The extended OBITools fasta and fastq format

The extended OBITools Fasta format is a strict fasta format file. The file in extended OBITools Fasta format can be readed by all programs reading fasta files.

Difference between standard and extended fasta is just the structure of the title line.
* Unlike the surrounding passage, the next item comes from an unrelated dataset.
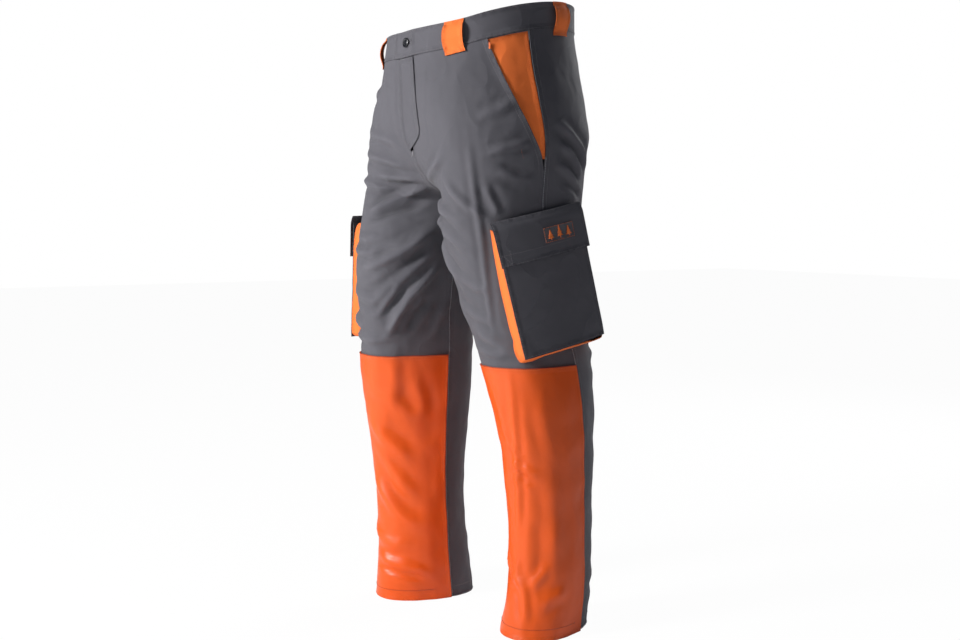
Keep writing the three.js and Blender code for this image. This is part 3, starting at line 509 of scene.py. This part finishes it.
def wear_group():
    """Colour of the cloth: cloudy variation and fine flecks, fold ridges painted lighter as wear and painted
    light, and painted shade in the fold valleys and along the seams.
    """
    group, given, out = node_group("cloth wear", [
        ("Color", "NodeSocketColor", (0.5, 0.5, 0.5, 1)),
        ("Cloud", "NodeSocketFloat", 0.16),
        ("Fleck", "NodeSocketFloat", 0.12),
        ("Ridge", "NodeSocketFloat", 14.0),
        ("Seam", "NodeSocketFloat", 0.12),
        ("Tone", "NodeSocketFloat", 1.0),
    ], [("Color", "NodeSocketColor")])
    cloud = add(group, "ShaderNodeTexNoise", Scale=11.0, Detail=4.0, Roughness=0.6)
    fleck = add(group, "ShaderNodeTexNoise", Scale=950.0, Detail=2.0)
    on_object(group, cloud, fleck)
    cloudy = maths(group, "SUBTRACT", cloud.outputs["Fac"], 0.5)
    flecked = maths(group, "SUBTRACT", fleck.outputs["Fac"], 0.5)
    fold, seam = attribute(group, "fold"), attribute(group, "seam")
    # worn gathers the cloudy tone, the flecks and the painted light and shade of the folds and seams
    worn = maths(group, "ADD", 1.0, maths(group, "MULTIPLY", cloudy, given.outputs["Cloud"]))
    worn = maths(group, "ADD", worn, maths(group, "MULTIPLY", flecked, given.outputs["Fleck"]))
    # painted light on the fold ridges and painted shade in the fold valleys, from the kept fold lift
    worn = maths(group, "ADD", worn, maths(group, "MULTIPLY", fold, given.outputs["Ridge"]))
    # painted shade along the cut edges, where the panels meet at the seams
    worn = maths(group, "SUBTRACT", worn, maths(group, "MULTIPLY", seam, given.outputs["Seam"]))
    worn = maths(group, "MAXIMUM", maths(group, "MULTIPLY", worn, given.outputs["Tone"]), 0.1)
    scaled = add(group, "ShaderNodeVectorMath", operation="SCALE")
    group.links.new(given.outputs["Color"], scaled.inputs[0])
    group.links.new(worn, scaled.inputs["Scale"])
    group.links.new(scaled.outputs[0], out.inputs["Color"])
    return group


def pucker_group():
    """Small dents along the sewn edges and the soft creasing of heavy cloth, as a height."""
    group, given, out = node_group("seam puckers", [
        ("Depth", "NodeSocketFloat", 1.0),
        ("Crumple", "NodeSocketFloat", 0.35),
    ], [("Height", "NodeSocketFloat")])
    dents = add(group, "ShaderNodeTexNoise", Scale=110.0, Detail=2.0)
    crumple = add(group, "ShaderNodeTexNoise", noise_type="RIDGED_MULTIFRACTAL", Scale=17.0, Detail=2.0,
                  Roughness=0.4, Distortion=0.4, Offset=0.6)
    on_object(group, dents, crumple)
    at_seam = maths(group, "MULTIPLY", dents.outputs["Fac"], attribute(group, "seam"))
    at_seam = maths(group, "MULTIPLY", at_seam, given.outputs["Depth"])
    creases = maths(group, "MULTIPLY", crumple.outputs["Fac"], given.outputs["Crumple"])
    group.links.new(maths(group, "ADD", at_seam, creases), out.inputs["Height"])
    return group


TWILL = weave_group()
WEAR_AND_SHADE = wear_group()
PUCKER = pucker_group()


def start_material(name, roughness, **settings):
    """A material with its shader's plain values set."""
    material = bpy.data.materials.new(name)
    material.use_nodes = True
    tree = material.node_tree
    shader = tree.nodes["Principled BSDF"]
    shader.inputs["Roughness"].default_value = roughness
    for key, value in settings.items():
        shader.inputs[key.replace("_", " ")].default_value = value
    return material, tree, shader


def use_group(tree, group, **values):
    """One of the shared groups, placed with its own values."""
    return add(tree, "ShaderNodeGroup", node_tree=group, **values)


def cloth_material(name, colour, pitch=0.0009, cloud=0.16, fleck=0.14, ridge=12.0, sheen=0.25, crumple=0.5):
    """Woven cloth: twill ribs, puckered seams, fold ridges painted lighter as wear and painted light, and
    painted shade in the fold valleys and along the seams.
    """
    material, tree, shader = start_material(name, 0.82, Sheen_Weight=sheen, Sheen_Roughness=0.5,
                                            Specular_IOR_Level=0.25)
    weave = use_group(tree, TWILL, Pitch=pitch)
    # ridge sets the painted light on the fold ridges and the painted shade in the fold valleys; the seams get
    # painted shade too
    wear_and_shade = use_group(tree, WEAR_AND_SHADE, Color=(*colour, 1), Cloud=cloud, Fleck=fleck, Ridge=ridge, Seam=0.1)
    tree.links.new(weave.outputs["Tone"], wear_and_shade.inputs["Tone"])
    tree.links.new(wear_and_shade.outputs["Color"], shader.inputs["Base Color"])
    pucker = use_group(tree, PUCKER, Crumple=crumple)
    wide = bump(tree, pucker.outputs["Height"], 1.0, 0.0040)
    fine = bump(tree, weave.outputs["Height"], 0.6, 0.00022, under=wide)
    tree.links.new(fine, shader.inputs["Normal"])
    return material


def coated_material():
    """Orange coated cloth: smooth, half glossy and lightly scuffed."""
    material, tree, shader = start_material("coated orange cloth", 0.4, Coat_Weight=0.2, Coat_Roughness=0.34,
                                            Specular_IOR_Level=0.35)
    # the colour group paints the fold ridges lighter, part wear and part painted light, and adds painted
    # shade in the fold valleys and along the seams
    wear_and_shade = use_group(tree, WEAR_AND_SHADE, Color=(0.70, 0.084, 0.0008, 1), Cloud=0.2, Fleck=0.04, Ridge=10.0, Seam=0.08)
    tree.links.new(wear_and_shade.outputs["Color"], shader.inputs["Base Color"])
    grain = add(tree, "ShaderNodeTexVoronoi", Scale=900.0)
    scuffs = add(tree, "ShaderNodeTexNoise", Scale=60.0, Detail=6.0, Roughness=0.7)
    on_object(tree, grain, scuffs)
    tree.links.new(spread(tree, scuffs.outputs["Fac"], 0.2, 0.36), shader.inputs["Roughness"])
    pucker = use_group(tree, PUCKER, Crumple=0.25, Depth=1.1)
    wide = bump(tree, pucker.outputs["Height"], 0.7, 0.0026)
    fine = bump(tree, grain.outputs["Distance"], 0.35, 0.0001, under=wide)
    tree.links.new(fine, shader.inputs["Normal"])
    return material


def hard_material(name, colour, roughness, metallic=0.0, grain=400.0, coat=0.0):
    """Metal or plastic with fine scratches."""
    material, tree, shader = start_material(name, roughness, Metallic=metallic, Coat_Weight=coat)
    scratch = add(tree, "ShaderNodeTexNoise", Scale=grain, Detail=5.0, Roughness=0.65)
    on_object(tree, scratch)
    scratches = scratch.outputs["Fac"]
    tree.links.new(shaded(tree, colour, spread(tree, scratches, 0.5, 0.75)), shader.inputs["Base Color"])
    tree.links.new(spread(tree, scratches, 0.2, roughness - 0.1), shader.inputs["Roughness"])
    tree.links.new(bump(tree, scratches, 0.2, 0.0002), shader.inputs["Normal"])
    return material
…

For OBITools title line is divided in three parts :

  • Seqid : the sequence identifier
  • key=value; : a set of key/value keys
  • the sequence definition
>my_sequence taxid=3456; direct=True; sample=A354; this is my pretty sequence
ACGTTGCAGTACGTTGCAGTACGTTGCAGTACGTTGCAGTACGTTGCAGTACGTTGCAGT
GTGCTGACGTTGCAGTACGTTGCAGTACGTTGCAGTACGTTGCAGTACGTTGCAGTGTTT
AACGACGTTGCAGTACGTTGCAGT

Following these rules, the title line can be parsed :

  • The sequence identifier of this sequence is : my_sequence

  • Three keys are assigned to this sequence :
    • Key taxid with value 3456
    • Key direct with value True
    • Key sample with value A354
  • The definition of this sequence is this is my pretty sequence

Values can be any valid python expression. If a key value cannot be evaluated as a python expression, it is them assumed as a simple string. Following this rule, taxid value is considered as an integer value, direct value as a boolean and sample value is not a valid python expression so it is considered as a string value.